Over 100 women took over this rarely used Harvard University Design School building on 888 Memorial Drive on International Women’s Day in March 1971. Their goal was to live collectively in a “Liberated Women’s Center” until the city of Cambridge met their demands to house the community’s first official women’s center.
Over 100 women took over this rarely used Harvard University Design School building on 888 Memorial Drive on International Women’s Day in March 1971. Their goal was to live collectively in a “Liberated Women’s Center” until the city of Cambridge met their demands to house the community’s first official women’s center.

Occupy 888

In 1971, a group of protestors occupied a Harvard-owned building on Memorial Drive. To them, the building stood as a symbol of the University's failure to listen to both its own community’s demands for a women’s center and the surrounding neighboring Riverside community’s need for affordable public housing.
By Nataliya Palinchak and Kevin Tan

“NO BOYS...THE GIRLS RUN IT,” declared a graffiti message streaked across the outer walls of 888 Memorial Drive.

It was March 6, 1971 — two days before International Women’s Day — and the halls of 888 Memorial Drive were brimming with the fervour of students and working-class women from Radcliffe College and the greater Boston area. Today, the building is just another unassuming brutalist structure sitting comfortably on the banks of the Charles River, but in 1971, Cambridge women occupied the space to fight for a community women’s center.

Harvard had owned the 888 Memorial Drive building, formerly the Hingham Knitting Factory, since 1929 and was at the time repurposing it as a home for its Graduate School of Design. To the protestors, however, the building stood as a symbol of Harvard's failure to listen to both its own community’s demands for a women’s center and the surrounding neighboring Riverside community’s need for affordable public housing.

Bread and Roses, a women’s resistance organization responsible for the takeover, strategically chose this underutilized Harvard building located in Riverside for their ten-day protest, scheduled from March 6 to March 16.

The protest began with a march through Boston and ended in Cambridge on the banks of the Charles. Judith E. Smith ’70, electrified by the march, recalls how the marchers called out in solidarity to the women of the Boston Playboy Club and the Charles Street Jail — both of which are now luxury hotels. When the protest reached Cambridge, its organizers announced their intended takeover of the Design School building.

Over the course of the next ten days, they faced admonishment and increasing hostility from Harvard, the media, and the city of Cambridge. Amy C. Brodkey ’71, a Radcliffe student who took part in the building’s occupation, still remembers the fears and pressures that the occupants of 888 faced.

In response to the protest, Harvard turned off the power and the heat in the building, and called the police to the site.

"Walking into the building was frightening,” Brodkey says. She was one of only a handful of Radcliffe students occupying the building; the other protestors included Bread and Roses members, working-class women concerned about the lack of public housing in Cambridge, wives of Harvard professors, and other university students. They would wear scarves around their faces as they went in and out of the building to go to work and school, hiding their identities from the surrounding police officers.

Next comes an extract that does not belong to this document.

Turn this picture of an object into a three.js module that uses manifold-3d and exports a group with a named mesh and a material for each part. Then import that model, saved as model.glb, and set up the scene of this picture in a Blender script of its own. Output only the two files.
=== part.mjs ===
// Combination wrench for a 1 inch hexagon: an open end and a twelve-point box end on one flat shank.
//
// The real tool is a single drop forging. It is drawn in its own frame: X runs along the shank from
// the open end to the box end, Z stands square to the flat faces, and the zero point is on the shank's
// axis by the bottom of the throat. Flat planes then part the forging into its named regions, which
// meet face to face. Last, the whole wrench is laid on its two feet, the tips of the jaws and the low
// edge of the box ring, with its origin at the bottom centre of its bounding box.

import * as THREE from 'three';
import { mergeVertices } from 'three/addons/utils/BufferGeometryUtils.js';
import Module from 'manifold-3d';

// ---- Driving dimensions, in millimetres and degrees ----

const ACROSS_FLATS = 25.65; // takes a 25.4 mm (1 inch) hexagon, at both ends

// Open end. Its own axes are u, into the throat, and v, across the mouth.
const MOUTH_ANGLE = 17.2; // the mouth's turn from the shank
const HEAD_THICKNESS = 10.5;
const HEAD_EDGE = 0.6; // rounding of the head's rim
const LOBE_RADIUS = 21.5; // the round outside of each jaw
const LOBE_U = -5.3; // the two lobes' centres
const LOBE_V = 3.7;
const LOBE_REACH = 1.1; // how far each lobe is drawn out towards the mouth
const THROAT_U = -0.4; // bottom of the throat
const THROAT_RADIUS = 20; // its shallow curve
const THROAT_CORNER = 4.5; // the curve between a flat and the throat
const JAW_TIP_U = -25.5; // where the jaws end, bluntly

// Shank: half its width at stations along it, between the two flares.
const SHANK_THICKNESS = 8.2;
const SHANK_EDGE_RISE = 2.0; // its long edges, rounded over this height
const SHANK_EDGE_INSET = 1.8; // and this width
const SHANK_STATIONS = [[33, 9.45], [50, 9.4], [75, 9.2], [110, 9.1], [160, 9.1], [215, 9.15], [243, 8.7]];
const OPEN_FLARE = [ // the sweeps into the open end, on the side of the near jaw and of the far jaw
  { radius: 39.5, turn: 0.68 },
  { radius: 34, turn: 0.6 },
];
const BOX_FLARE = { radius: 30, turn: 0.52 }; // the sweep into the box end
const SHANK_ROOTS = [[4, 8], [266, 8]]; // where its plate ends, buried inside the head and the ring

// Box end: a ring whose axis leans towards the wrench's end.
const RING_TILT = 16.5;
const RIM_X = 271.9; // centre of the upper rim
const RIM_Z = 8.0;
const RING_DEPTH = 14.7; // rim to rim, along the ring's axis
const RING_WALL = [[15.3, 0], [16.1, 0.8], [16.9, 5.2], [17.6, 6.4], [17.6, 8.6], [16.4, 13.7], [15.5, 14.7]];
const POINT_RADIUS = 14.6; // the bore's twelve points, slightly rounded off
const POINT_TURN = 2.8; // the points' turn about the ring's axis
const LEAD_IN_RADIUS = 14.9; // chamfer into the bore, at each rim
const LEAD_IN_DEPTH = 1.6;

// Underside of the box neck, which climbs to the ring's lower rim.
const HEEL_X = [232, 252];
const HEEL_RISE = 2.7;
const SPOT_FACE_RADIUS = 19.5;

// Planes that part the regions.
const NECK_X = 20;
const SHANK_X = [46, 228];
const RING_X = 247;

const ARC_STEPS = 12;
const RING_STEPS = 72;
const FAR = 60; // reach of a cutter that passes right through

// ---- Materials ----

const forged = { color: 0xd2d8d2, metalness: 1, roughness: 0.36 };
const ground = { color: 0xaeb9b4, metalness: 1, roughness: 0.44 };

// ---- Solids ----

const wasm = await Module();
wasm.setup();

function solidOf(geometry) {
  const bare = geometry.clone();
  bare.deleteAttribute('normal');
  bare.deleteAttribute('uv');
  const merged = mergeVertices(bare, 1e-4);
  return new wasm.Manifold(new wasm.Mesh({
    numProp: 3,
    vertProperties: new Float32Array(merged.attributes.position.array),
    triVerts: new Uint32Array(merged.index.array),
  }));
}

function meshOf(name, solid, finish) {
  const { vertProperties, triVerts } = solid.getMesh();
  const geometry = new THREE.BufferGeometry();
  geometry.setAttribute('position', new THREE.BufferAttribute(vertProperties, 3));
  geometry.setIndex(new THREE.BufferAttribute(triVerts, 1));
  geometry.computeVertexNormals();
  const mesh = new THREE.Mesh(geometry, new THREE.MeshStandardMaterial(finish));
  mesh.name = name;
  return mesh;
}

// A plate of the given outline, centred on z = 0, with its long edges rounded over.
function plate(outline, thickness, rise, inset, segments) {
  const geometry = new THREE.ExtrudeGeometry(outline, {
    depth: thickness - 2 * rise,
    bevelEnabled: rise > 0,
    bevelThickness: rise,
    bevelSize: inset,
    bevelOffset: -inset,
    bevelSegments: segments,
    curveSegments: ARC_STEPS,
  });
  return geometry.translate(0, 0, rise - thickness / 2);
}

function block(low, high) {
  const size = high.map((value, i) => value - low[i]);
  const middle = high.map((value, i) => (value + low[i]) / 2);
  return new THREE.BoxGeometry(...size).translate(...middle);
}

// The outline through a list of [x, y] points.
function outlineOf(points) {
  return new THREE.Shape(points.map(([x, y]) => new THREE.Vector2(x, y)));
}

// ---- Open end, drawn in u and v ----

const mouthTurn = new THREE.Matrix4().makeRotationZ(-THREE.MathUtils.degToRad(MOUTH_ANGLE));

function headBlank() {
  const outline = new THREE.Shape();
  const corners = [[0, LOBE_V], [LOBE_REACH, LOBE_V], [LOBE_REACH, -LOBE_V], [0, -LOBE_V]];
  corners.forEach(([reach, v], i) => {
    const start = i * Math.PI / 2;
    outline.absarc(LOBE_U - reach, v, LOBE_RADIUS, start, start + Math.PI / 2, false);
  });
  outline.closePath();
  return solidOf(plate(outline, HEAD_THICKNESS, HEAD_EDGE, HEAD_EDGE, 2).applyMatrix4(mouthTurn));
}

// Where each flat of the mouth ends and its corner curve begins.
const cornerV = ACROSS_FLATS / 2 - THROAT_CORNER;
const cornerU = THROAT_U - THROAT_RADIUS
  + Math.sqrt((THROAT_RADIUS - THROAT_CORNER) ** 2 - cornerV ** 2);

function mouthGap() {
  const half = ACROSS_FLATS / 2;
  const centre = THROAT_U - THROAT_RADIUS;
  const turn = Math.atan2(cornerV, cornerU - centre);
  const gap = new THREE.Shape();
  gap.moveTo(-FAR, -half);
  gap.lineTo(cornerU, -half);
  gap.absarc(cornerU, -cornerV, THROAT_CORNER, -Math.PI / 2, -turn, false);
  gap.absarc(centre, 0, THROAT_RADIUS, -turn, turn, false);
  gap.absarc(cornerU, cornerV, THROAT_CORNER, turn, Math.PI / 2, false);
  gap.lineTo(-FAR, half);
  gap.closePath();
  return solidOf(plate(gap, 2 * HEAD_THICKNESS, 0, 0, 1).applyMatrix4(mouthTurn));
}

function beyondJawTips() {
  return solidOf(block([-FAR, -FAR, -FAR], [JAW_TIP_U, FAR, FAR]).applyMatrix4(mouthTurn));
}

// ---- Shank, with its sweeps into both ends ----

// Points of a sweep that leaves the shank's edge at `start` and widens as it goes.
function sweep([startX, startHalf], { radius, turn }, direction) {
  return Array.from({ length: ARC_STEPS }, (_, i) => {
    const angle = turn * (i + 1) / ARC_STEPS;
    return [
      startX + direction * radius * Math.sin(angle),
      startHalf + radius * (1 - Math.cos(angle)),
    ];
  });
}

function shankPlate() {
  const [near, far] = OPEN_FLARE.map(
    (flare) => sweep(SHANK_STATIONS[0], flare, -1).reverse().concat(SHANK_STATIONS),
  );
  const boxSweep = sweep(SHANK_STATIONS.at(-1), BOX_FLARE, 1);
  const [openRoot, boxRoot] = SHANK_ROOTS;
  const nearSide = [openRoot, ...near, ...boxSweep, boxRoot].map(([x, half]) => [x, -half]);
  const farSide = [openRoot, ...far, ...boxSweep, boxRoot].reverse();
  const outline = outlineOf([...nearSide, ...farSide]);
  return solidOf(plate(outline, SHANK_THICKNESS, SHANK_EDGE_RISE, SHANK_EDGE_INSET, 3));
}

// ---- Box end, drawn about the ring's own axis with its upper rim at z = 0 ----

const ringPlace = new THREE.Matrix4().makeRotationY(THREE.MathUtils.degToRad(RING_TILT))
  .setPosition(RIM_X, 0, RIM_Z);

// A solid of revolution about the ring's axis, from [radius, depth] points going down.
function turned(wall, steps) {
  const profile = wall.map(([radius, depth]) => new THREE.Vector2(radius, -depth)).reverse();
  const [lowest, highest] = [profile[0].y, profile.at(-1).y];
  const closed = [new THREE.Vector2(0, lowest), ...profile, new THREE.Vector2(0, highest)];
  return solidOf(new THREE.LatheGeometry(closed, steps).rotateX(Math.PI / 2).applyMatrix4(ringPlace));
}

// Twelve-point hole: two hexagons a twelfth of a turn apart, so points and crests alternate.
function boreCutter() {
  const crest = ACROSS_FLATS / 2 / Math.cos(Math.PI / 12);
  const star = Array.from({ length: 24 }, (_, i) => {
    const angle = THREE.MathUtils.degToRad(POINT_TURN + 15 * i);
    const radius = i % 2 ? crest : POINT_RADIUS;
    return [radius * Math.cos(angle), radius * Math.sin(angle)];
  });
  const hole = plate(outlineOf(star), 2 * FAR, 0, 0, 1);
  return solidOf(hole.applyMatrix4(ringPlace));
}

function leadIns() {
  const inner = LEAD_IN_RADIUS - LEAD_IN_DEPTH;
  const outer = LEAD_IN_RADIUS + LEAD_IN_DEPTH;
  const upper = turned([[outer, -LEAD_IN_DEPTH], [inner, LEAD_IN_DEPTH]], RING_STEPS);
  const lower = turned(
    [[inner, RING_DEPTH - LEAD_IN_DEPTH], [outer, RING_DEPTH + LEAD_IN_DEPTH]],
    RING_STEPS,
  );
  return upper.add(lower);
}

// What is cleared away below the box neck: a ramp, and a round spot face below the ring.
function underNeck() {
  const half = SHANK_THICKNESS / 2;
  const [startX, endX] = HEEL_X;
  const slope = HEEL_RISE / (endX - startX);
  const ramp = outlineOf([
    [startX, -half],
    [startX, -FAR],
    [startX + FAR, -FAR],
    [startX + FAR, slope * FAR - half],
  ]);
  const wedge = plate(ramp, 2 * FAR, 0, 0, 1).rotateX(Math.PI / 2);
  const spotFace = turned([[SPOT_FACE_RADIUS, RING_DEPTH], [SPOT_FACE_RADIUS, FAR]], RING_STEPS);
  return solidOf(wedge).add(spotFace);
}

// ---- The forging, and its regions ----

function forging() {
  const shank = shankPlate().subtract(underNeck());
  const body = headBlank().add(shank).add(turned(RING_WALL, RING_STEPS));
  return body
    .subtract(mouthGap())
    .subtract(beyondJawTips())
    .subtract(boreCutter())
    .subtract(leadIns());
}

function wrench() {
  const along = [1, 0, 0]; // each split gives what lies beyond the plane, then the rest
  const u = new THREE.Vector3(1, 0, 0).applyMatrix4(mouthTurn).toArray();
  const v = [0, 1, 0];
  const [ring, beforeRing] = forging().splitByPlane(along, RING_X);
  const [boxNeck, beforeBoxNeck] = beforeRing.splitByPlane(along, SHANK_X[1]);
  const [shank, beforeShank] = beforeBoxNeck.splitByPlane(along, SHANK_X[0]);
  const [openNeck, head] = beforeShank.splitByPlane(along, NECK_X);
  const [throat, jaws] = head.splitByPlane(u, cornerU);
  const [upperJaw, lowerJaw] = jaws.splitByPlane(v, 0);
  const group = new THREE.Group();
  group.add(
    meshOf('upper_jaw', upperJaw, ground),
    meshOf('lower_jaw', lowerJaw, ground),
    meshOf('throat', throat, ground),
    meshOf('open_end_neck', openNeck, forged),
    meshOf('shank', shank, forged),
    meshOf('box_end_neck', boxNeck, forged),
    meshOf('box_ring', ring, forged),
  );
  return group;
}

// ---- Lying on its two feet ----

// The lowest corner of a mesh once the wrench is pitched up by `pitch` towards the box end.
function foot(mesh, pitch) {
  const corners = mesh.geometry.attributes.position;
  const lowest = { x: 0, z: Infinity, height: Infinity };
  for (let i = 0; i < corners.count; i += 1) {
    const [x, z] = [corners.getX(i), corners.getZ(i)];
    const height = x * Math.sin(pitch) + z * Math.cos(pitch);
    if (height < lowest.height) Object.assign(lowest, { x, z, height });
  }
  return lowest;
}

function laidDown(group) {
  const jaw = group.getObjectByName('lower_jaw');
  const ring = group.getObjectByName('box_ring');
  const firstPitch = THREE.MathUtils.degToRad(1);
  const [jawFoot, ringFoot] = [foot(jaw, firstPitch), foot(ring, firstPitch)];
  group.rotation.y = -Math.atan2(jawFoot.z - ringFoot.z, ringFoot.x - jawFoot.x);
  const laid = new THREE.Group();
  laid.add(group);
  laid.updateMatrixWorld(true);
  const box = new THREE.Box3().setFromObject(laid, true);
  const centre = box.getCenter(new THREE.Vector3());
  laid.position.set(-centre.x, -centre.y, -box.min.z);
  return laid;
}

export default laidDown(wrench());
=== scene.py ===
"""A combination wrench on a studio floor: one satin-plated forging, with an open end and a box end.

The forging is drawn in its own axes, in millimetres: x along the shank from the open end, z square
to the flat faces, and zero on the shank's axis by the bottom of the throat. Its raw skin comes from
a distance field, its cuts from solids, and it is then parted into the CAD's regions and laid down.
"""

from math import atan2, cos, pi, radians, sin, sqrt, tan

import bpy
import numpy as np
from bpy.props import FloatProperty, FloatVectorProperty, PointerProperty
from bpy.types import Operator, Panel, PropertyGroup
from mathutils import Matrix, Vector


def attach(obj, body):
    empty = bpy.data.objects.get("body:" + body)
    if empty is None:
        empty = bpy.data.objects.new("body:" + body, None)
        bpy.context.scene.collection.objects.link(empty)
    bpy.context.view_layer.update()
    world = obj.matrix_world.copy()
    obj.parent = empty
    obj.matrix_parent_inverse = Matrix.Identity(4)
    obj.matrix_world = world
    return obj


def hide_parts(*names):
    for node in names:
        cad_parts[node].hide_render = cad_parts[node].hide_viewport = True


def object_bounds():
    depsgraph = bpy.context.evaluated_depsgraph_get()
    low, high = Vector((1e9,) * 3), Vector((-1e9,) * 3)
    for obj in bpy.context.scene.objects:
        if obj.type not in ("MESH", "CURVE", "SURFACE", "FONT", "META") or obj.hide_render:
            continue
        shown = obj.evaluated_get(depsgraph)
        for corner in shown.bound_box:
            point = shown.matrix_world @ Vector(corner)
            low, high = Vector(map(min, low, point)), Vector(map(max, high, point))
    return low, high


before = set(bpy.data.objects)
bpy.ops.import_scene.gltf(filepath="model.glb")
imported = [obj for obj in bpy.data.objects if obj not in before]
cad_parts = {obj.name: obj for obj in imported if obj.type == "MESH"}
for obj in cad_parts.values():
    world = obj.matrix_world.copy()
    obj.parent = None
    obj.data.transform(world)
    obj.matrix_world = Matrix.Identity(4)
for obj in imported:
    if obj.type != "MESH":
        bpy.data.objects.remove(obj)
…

The women sought to show solidarity with the anti-Vietnam protestors, who two years prior had staged a similar operation in their 1969 takeover of University Hall. “Like the Southeast Asian people, and like the people of Cambridge who have already begun to make their demands known, we, as part of the growing community of women have found it necessary to fight for what we need,” a pamphlet from the protest declares. “We are determined to keep our women’s center open.”

The occupation of 888 came at a pivotal moment during the broader women's liberation movement, when women across the world were banding together to make themselves heard. Those at Radcliffe saw the community created at 888 as one that provided an outlet for the opinions they couldn’t express in classes.

Smith notes that “the curriculum at the time did not feature the voices and concerns of women.” Spaces like the occupied building gave freedom to these voices, providing an attentive audience and open arms.

Libby C. Bouvier, who become the resident manager of the new Cambridge Women’s Center the following year, says that although this takeover was painted in broad, degrading terms by the local papers, it was, in fact, a multifaceted and surprisingly successful 10-day occupation.

Ultimately, Harvard called in the state police and filed a court case against the women, forcing them to finally vacate 888 Memorial Drive. However, Susan Story Lyman ’49, a member of the Radcliffe Board of Trustees, donated $5,000 (roughly $30,000 today) to the organizers of the protest, who then built the Cambridge Women’s Center at 46 Pleasant Street, only 10 minutes away from the site of the occupation.

Eventually, 888 Memorial Drive became graduate student housing. Despite this transition though, the building’s history — and the story of the protest it witnessed — remains a testament to the longstanding presence of the women’s liberation movement at Harvard.